Dataset excerpt:
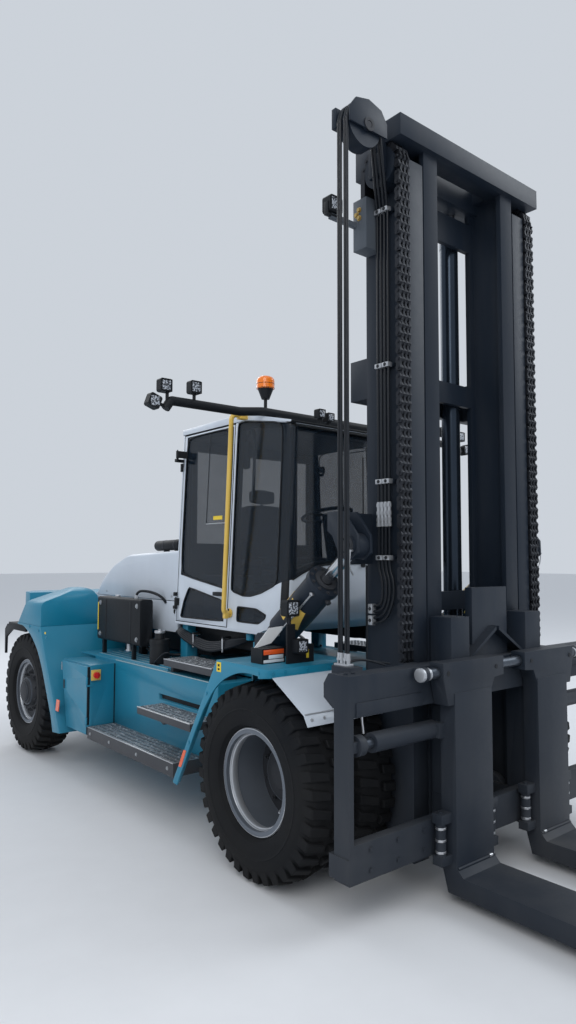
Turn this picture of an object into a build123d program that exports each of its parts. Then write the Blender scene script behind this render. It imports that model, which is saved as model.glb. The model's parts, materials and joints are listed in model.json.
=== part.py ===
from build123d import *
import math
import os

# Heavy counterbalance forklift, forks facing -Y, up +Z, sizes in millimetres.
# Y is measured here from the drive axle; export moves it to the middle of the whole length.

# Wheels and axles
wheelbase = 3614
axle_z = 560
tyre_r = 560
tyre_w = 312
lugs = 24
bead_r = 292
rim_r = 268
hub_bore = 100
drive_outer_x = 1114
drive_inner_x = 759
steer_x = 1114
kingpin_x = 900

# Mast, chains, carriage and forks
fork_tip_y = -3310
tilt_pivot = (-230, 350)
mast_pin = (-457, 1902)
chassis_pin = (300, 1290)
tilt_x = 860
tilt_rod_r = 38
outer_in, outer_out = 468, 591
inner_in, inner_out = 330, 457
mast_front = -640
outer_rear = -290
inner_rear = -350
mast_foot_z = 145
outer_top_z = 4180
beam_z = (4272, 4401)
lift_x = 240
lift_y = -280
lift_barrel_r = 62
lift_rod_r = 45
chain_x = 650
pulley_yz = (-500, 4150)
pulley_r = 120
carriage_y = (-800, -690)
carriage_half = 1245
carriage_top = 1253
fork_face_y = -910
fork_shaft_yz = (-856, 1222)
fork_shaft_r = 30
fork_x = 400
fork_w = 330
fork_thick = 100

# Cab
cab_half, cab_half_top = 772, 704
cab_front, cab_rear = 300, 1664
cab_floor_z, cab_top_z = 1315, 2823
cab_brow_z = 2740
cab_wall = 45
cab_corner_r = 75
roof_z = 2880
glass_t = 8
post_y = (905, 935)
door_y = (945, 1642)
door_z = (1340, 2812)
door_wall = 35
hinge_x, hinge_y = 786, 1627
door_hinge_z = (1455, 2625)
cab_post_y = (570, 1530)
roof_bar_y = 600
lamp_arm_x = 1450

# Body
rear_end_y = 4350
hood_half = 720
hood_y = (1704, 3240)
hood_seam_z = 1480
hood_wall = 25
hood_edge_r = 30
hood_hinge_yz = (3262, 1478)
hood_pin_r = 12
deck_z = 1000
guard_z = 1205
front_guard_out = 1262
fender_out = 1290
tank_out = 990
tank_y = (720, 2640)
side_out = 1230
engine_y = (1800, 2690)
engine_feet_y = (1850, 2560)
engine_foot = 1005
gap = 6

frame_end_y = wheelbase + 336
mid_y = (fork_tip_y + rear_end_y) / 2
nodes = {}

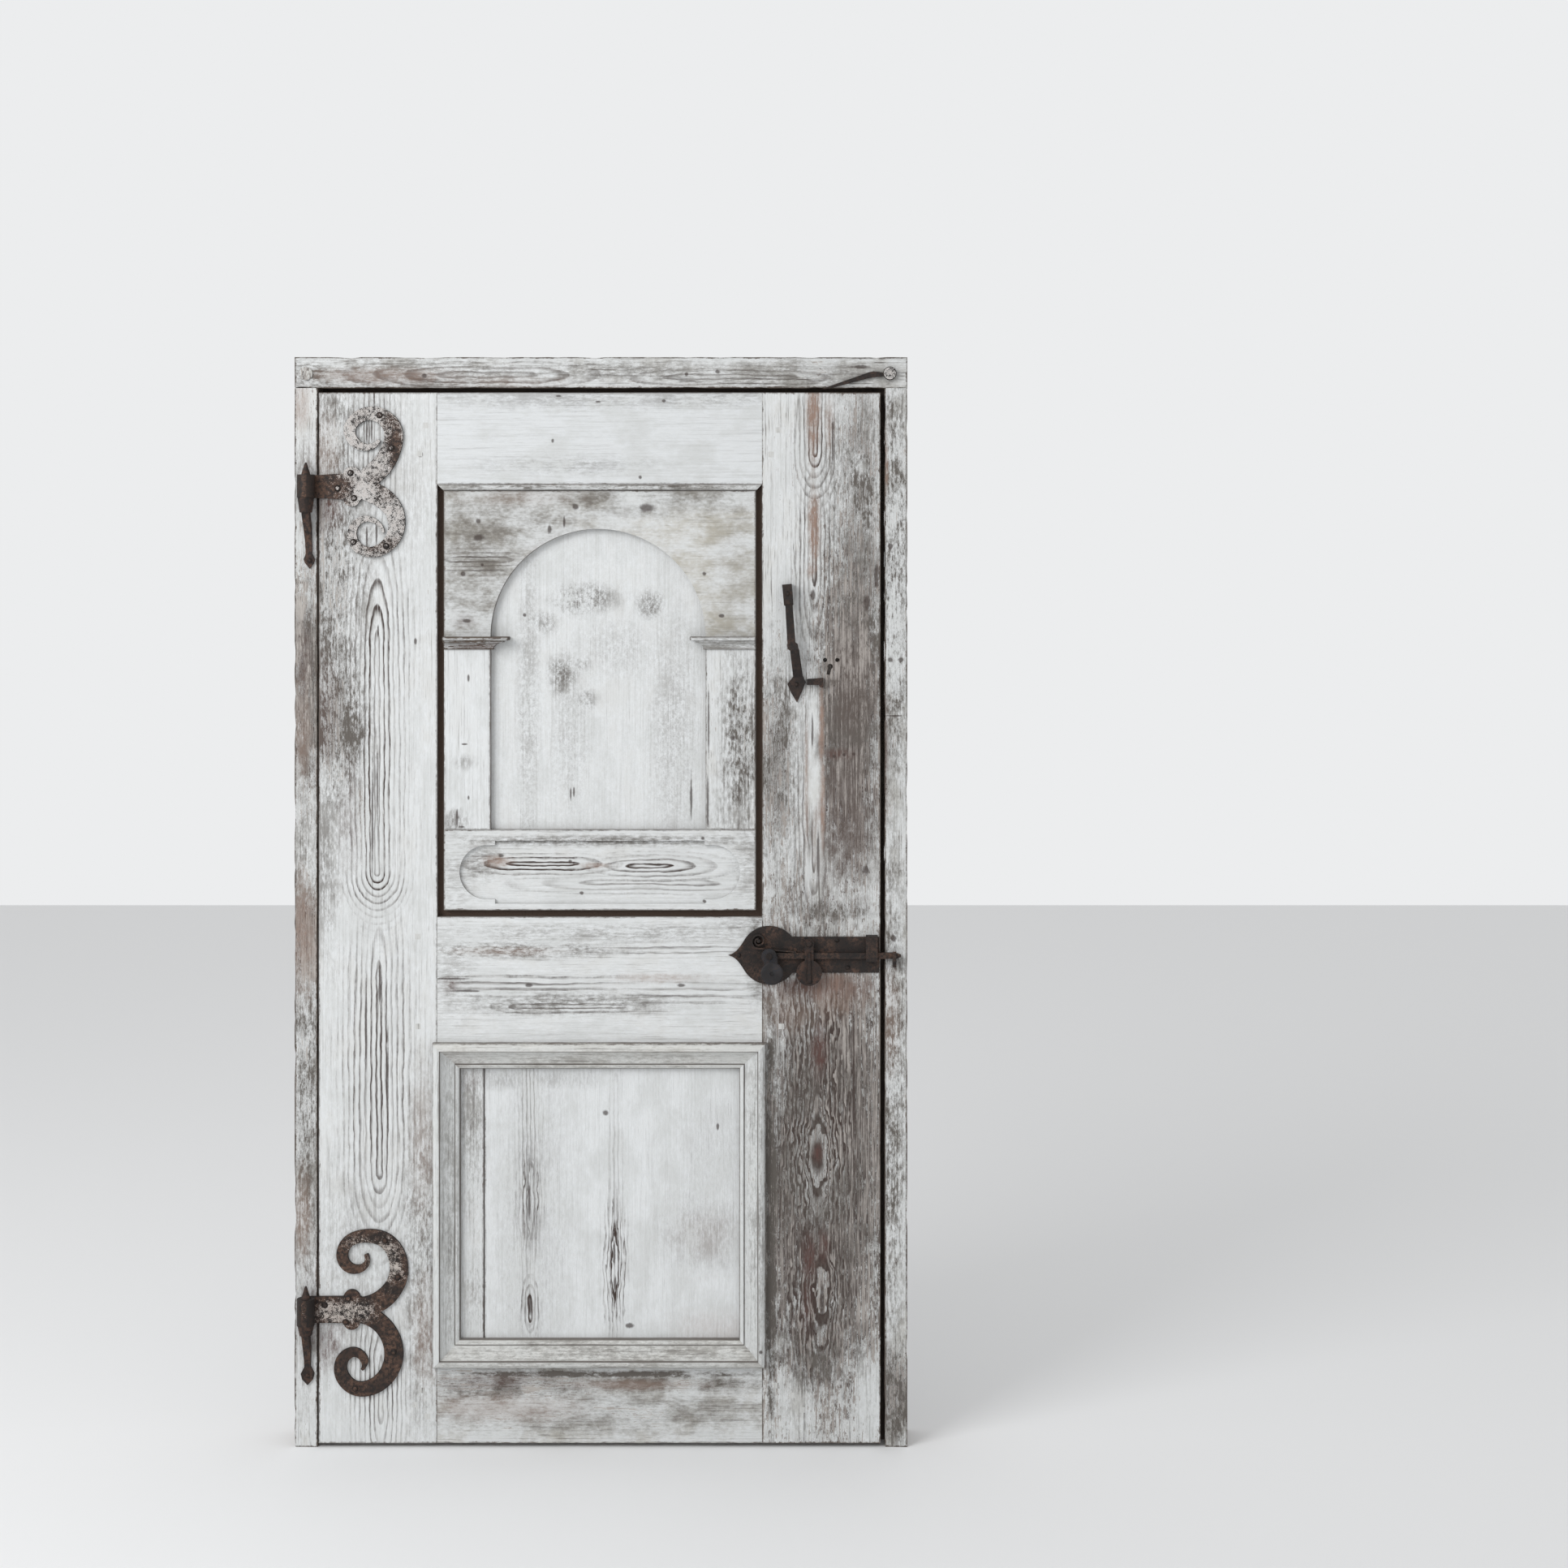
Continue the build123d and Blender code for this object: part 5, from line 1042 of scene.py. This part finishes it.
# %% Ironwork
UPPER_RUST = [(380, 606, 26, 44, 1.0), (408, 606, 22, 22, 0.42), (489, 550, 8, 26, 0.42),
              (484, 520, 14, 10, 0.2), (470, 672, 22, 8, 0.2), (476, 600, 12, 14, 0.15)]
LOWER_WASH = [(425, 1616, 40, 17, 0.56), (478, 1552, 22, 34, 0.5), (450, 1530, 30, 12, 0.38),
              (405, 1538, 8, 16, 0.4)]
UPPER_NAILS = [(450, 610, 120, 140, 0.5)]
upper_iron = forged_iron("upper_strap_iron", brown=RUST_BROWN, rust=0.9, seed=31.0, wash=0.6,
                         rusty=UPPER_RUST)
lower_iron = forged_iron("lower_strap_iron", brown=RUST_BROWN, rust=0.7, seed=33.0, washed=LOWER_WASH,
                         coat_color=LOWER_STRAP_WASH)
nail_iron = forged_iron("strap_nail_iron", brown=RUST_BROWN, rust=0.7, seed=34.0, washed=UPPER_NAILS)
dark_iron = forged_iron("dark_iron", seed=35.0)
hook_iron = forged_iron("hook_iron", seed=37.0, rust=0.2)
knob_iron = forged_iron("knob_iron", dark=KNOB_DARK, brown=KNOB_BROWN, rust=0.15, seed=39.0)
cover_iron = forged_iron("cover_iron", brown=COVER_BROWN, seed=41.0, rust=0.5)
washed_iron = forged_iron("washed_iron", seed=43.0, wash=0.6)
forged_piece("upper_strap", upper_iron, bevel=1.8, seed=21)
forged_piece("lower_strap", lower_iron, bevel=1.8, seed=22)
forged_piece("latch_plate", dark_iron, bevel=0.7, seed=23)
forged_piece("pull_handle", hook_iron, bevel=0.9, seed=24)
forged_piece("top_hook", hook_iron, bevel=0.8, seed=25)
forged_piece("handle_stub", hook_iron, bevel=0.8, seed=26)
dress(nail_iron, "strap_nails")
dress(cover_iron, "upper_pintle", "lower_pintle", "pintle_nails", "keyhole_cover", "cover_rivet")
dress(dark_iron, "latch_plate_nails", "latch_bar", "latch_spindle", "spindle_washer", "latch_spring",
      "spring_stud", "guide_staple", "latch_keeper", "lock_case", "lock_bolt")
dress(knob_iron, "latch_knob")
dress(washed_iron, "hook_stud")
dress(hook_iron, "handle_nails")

■ To be done ■
Output each entry precisely as given.

■ Exercise solution ■
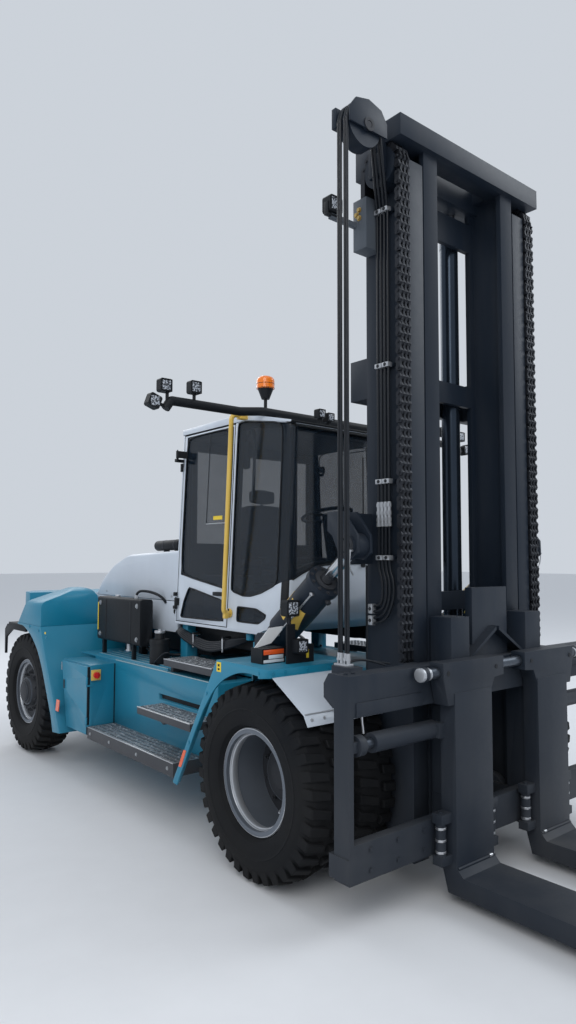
Turn this picture of an object into a build123d program that exports each of its parts. Then write the Blender scene script behind this render. It imports that model, which is saved as model.glb. The model's parts, materials and joints are listed in model.json.
=== part.py ===
from build123d import *
import math
import os

# Heavy counterbalance forklift, forks facing -Y, up +Z, sizes in millimetres.
# Y is measured here from the drive axle; export moves it to the middle of the whole length.

# Wheels and axles
wheelbase = 3614
axle_z = 560
tyre_r = 560
tyre_w = 312
lugs = 24
bead_r = 292
rim_r = 268
hub_bore = 100
drive_outer_x = 1114
drive_inner_x = 759
steer_x = 1114
kingpin_x = 900

# Mast, chains, carriage and forks
fork_tip_y = -3310
tilt_pivot = (-230, 350)
mast_pin = (-457, 1902)
chassis_pin = (300, 1290)
tilt_x = 860
tilt_rod_r = 38
outer_in, outer_out = 468, 591
inner_in, inner_out = 330, 457
mast_front = -640
outer_rear = -290
inner_rear = -350
mast_foot_z = 145
outer_top_z = 4180
beam_z = (4272, 4401)
lift_x = 240
lift_y = -280
lift_barrel_r = 62
lift_rod_r = 45
chain_x = 650
pulley_yz = (-500, 4150)
pulley_r = 120
carriage_y = (-800, -690)
carriage_half = 1245
carriage_top = 1253
fork_face_y = -910
fork_shaft_yz = (-856, 1222)
fork_shaft_r = 30
fork_x = 400
fork_w = 330
fork_thick = 100

# Cab
cab_half, cab_half_top = 772, 704
cab_front, cab_rear = 300, 1664
cab_floor_z, cab_top_z = 1315, 2823
cab_brow_z = 2740
cab_wall = 45
cab_corner_r = 75
roof_z = 2880
glass_t = 8
post_y = (905, 935)
door_y = (945, 1642)
door_z = (1340, 2812)
door_wall = 35
hinge_x, hinge_y = 786, 1627
door_hinge_z = (1455, 2625)
cab_post_y = (570, 1530)
roof_bar_y = 600
lamp_arm_x = 1450

# Body
rear_end_y = 4350
hood_half = 720
hood_y = (1704, 3240)
hood_seam_z = 1480
hood_wall = 25
hood_edge_r = 30
hood_hinge_yz = (3262, 1478)
hood_pin_r = 12
deck_z = 1000
guard_z = 1205
front_guard_out = 1262
fender_out = 1290
tank_out = 990
tank_y = (720, 2640)
side_out = 1230
engine_y = (1800, 2690)
engine_feet_y = (1850, 2560)
engine_foot = 1005
gap = 6

frame_end_y = wheelbase + 336
mid_y = (fork_tip_y + rear_end_y) / 2
nodes = {}

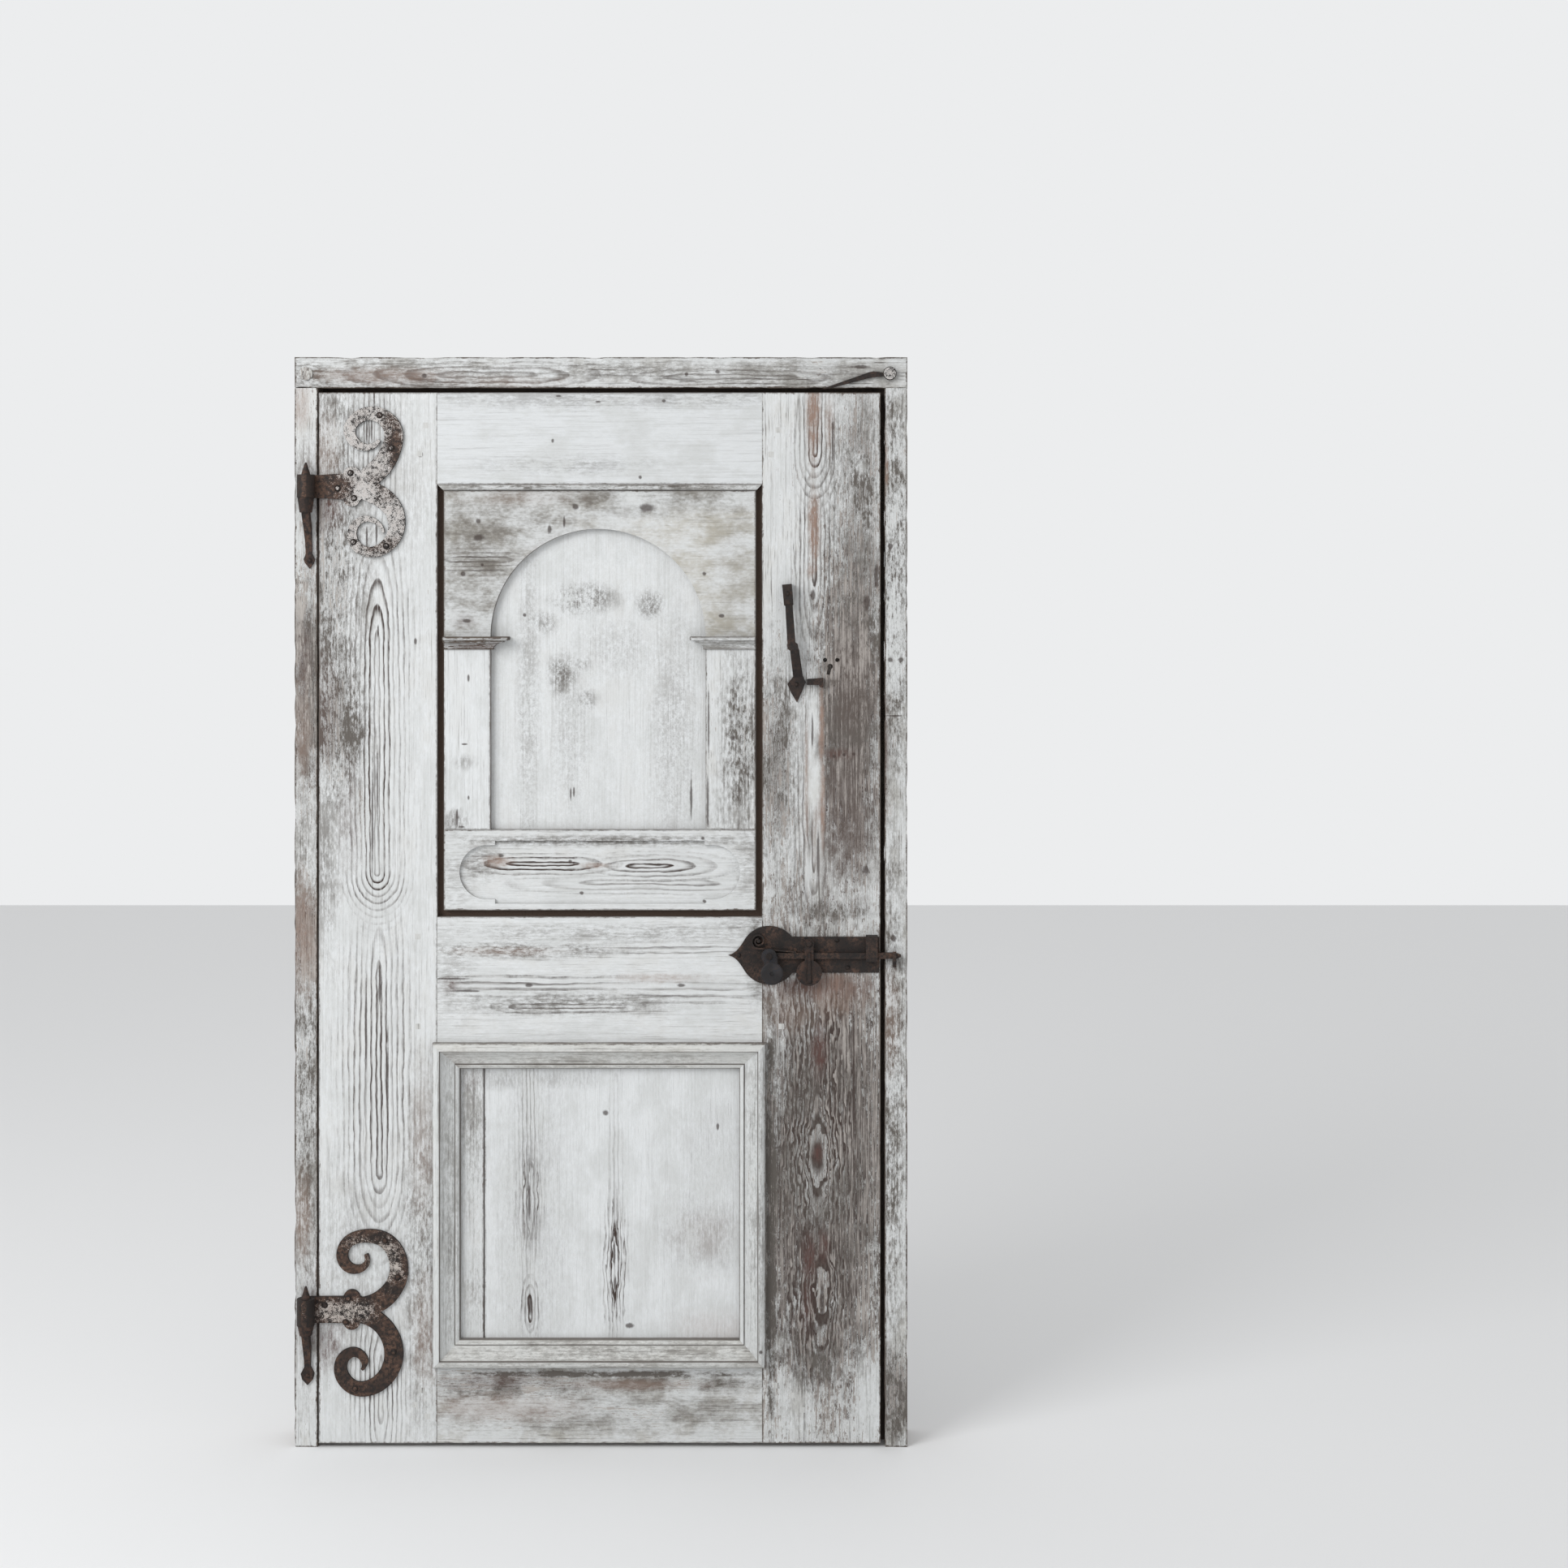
Continue the build123d and Blender code for this object: part 5, from line 1042 of scene.py. This part finishes it.
# %% Ironwork
UPPER_RUST = [(380, 606, 26, 44, 1.0), (408, 606, 22, 22, 0.42), (489, 550, 8, 26, 0.42),
              (484, 520, 14, 10, 0.2), (470, 672, 22, 8, 0.2), (476, 600, 12, 14, 0.15)]
LOWER_WASH = [(425, 1616, 40, 17, 0.56), (478, 1552, 22, 34, 0.5), (450, 1530, 30, 12, 0.38),
              (405, 1538, 8, 16, 0.4)]
UPPER_NAILS = [(450, 610, 120, 140, 0.5)]
upper_iron = forged_iron("upper_strap_iron", brown=RUST_BROWN, rust=0.9, seed=31.0, wash=0.6,
                         rusty=UPPER_RUST)
lower_iron = forged_iron("lower_strap_iron", brown=RUST_BROWN, rust=0.7, seed=33.0, washed=LOWER_WASH,
                         coat_color=LOWER_STRAP_WASH)
nail_iron = forged_iron("strap_nail_iron", brown=RUST_BROWN, rust=0.7, seed=34.0, washed=UPPER_NAILS)
dark_iron = forged_iron("dark_iron", seed=35.0)
hook_iron = forged_iron("hook_iron", seed=37.0, rust=0.2)
knob_iron = forged_iron("knob_iron", dark=KNOB_DARK, brown=KNOB_BROWN, rust=0.15, seed=39.0)
cover_iron = forged_iron("cover_iron", brown=COVER_BROWN, seed=41.0, rust=0.5)
washed_iron = forged_iron("washed_iron", seed=43.0, wash=0.6)
forged_piece("upper_strap", upper_iron, bevel=1.8, seed=21)
forged_piece("lower_strap", lower_iron, bevel=1.8, seed=22)
forged_piece("latch_plate", dark_iron, bevel=0.7, seed=23)
forged_piece("pull_handle", hook_iron, bevel=0.9, seed=24)
forged_piece("top_hook", hook_iron, bevel=0.8, seed=25)
forged_piece("handle_stub", hook_iron, bevel=0.8, seed=26)
dress(nail_iron, "strap_nails")
dress(cover_iron, "upper_pintle", "lower_pintle", "pintle_nails", "keyhole_cover", "cover_rivet")
dress(dark_iron, "latch_plate_nails", "latch_bar", "latch_spindle", "spindle_washer", "latch_spring",
      "spring_stud", "guide_staple", "latch_keeper", "lock_case", "lock_bolt")
dress(knob_iron, "latch_knob")
dress(washed_iron, "hook_stud")
dress(hook_iron, "handle_nails")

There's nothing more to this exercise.